* _THE RECORDS_
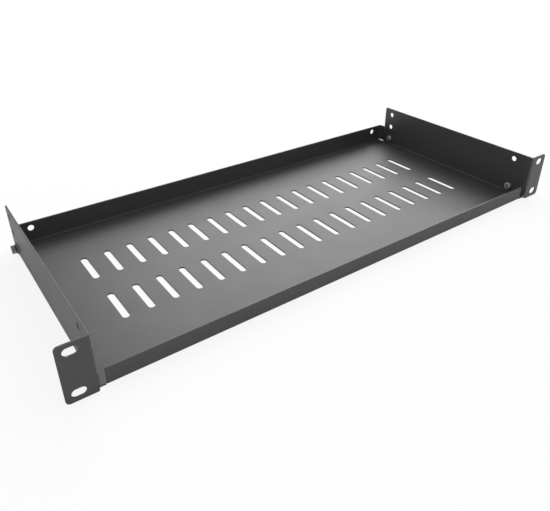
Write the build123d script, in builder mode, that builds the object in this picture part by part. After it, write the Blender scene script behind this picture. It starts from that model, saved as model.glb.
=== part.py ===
from math import pi
import os

from build123d import *

# Vented rack shelf: one folded steel tray with a rack ear at each end, and four
# small screws whose flange nuts sit on the outside of the side walls.
# Millimetres. X runs across the rack, Y from the ears (front, -Y) to the back
# wall (+Y) and Z up. The origin is under the middle of the shelf, on the
# underside of the floor.

# Sheet and folds
sheet = 1.2
bend_inner = 0.6
bend_outer = bend_inner + sheet
end_bend_inner = 2.0
end_bend_outer = end_bend_inner + sheet
neutral_share = 0.4
fold_overlap = 5.0
vertex_reach = 0.01

# Overall sizes
ear_span = 482.6
ear_reach = 19.8
shelf_height = 44.0
shelf_depth = 205.0
body_width = ear_span - 2 * ear_reach
inner_width = body_width - 2 * sheet
front_y = -shelf_depth / 2
rear_y = shelf_depth / 2

# Side walls
rear_opening = 7.0
wall_front_y = front_y + bend_outer
wall_rear_y = rear_y - rear_opening
wall_rear_corner = 2.0

# Front lip
lip_end_gap = 5.1
lip_setback = 2.2
lip_half = inner_width / 2 - lip_end_gap
lip_front_y = front_y + lip_setback
lip_height = 13.5
lip_end_relief = 0.5
corner_relief_reach = 1.0
corner_relief_height = 2.2

# Rack ears: the lower part of each ear is cut free a little behind the fold, so
# it stays flat and keeps the sheet that the fold takes up higher on
ear_half = ear_span / 2
ear_flat_start = inner_width / 2 + bend_outer
fold_length = pi / 2 * (bend_inner + neutral_share * sheet)
cut_behind_fold = 0.45
free_tab_inner = ear_flat_start - fold_length - cut_behind_fold
cut_above_lip = 1.0
free_tab_height = lip_height + cut_above_lip
free_tab_notch = 0.75
free_tab_notch_height = 3.2
free_tab_corner = 1.0
ear_corner = 3.0

# Ear slots, on the rack's hole spacing
ear_slot_inset = 8.75
rack_hole_span = ear_span - 2 * ear_slot_inset
rack_hole_rise = 31.75
ear_slot_length = 9.5
ear_slot_width = 6.2

# Back wall, with an end tab folded forward inside each side wall
back_height = 20.0
tab_gap = 0.15
tab_outer_half = inner_width / 2 - tab_gap
tab_length = 10.0
tab_front_y = rear_y - tab_length
tab_bottom_gap = 0.2
tab_bottom = bend_outer + tab_bottom_gap
back_floor_half = inner_width / 2 - bend_inner
end_slit = 0.4
end_slit_past_fold = 1.0
end_slit_inner = tab_outer_half - end_bend_outer - end_slit_past_fold
back_hole_inset = 15.3
back_hole_drop = 6.0
back_hole_span = inner_width - 2 * back_hole_inset
back_hole_height = back_height - back_hole_drop
back_hole_width = 5.5

# Floor slots
slot_count = 19
slot_pitch = 20.0
slot_rows = 2
slot_row_gap = 60.0
front_row_setback = 73.0
slot_rows_middle_y = front_y + front_row_setback + slot_row_gap / 2
slot_length = 35.0
slot_width = 5.5

# Side wall holes: three at the back, two at the front
wall_hole_width = 5.2
wall_hole_rise = 15.0
wall_hole_middle = shelf_height / 2
rear_hole_inset = 10.0
front_hole_inset = 20.0
rear_hole_y = wall_rear_y - rear_hole_inset
front_hole_y = front_y + front_hole_inset
fastener_height = wall_hole_middle - wall_hole_rise

# Screws and flange nuts
thread_width = 4.0
thread_gap = 0.05
screw_length = 6.0
screw_tip = 0.4
head_width = 7.0
head_height = 2.2
head_shoulder = 0.9
recess_span = 3.8
recess_arm = 0.9
recess_depth = 1.2
recess_taper = 8.0
nut_flats = 7.0
nut_height = 4.65
nut_flange_width = 10.0
nut_flange_rim = 0.6
nut_flange_rise = 1.5
nut_corner_radius = nut_flats / 3 ** 0.5


def near(value):
    """The narrow band of positions around one value."""
    return value - vertex_reach, value + vertex_reach


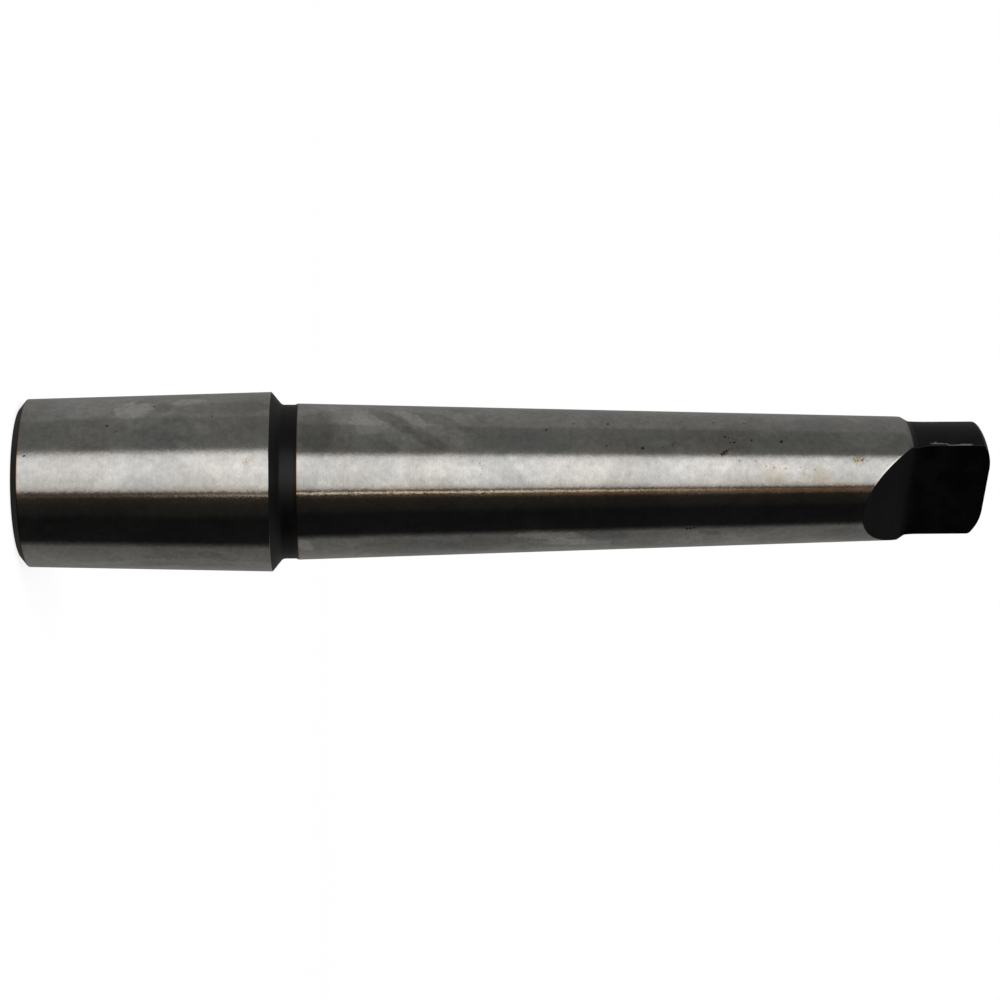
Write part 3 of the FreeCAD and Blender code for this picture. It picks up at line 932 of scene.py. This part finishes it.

* _AIM_
Print the material above verbatim, first line through the line containing "from build123d import *", both included.

* _FINAL RESULT_
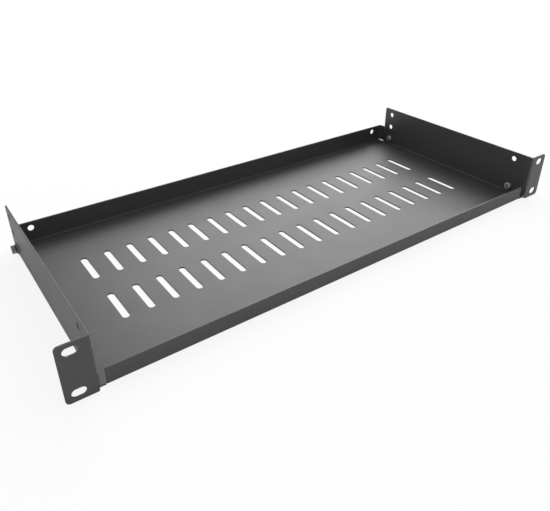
Write the build123d script, in builder mode, that builds the object in this picture part by part. After it, write the Blender scene script behind this picture. It starts from that model, saved as model.glb.
=== part.py ===
from math import pi
import os

from build123d import *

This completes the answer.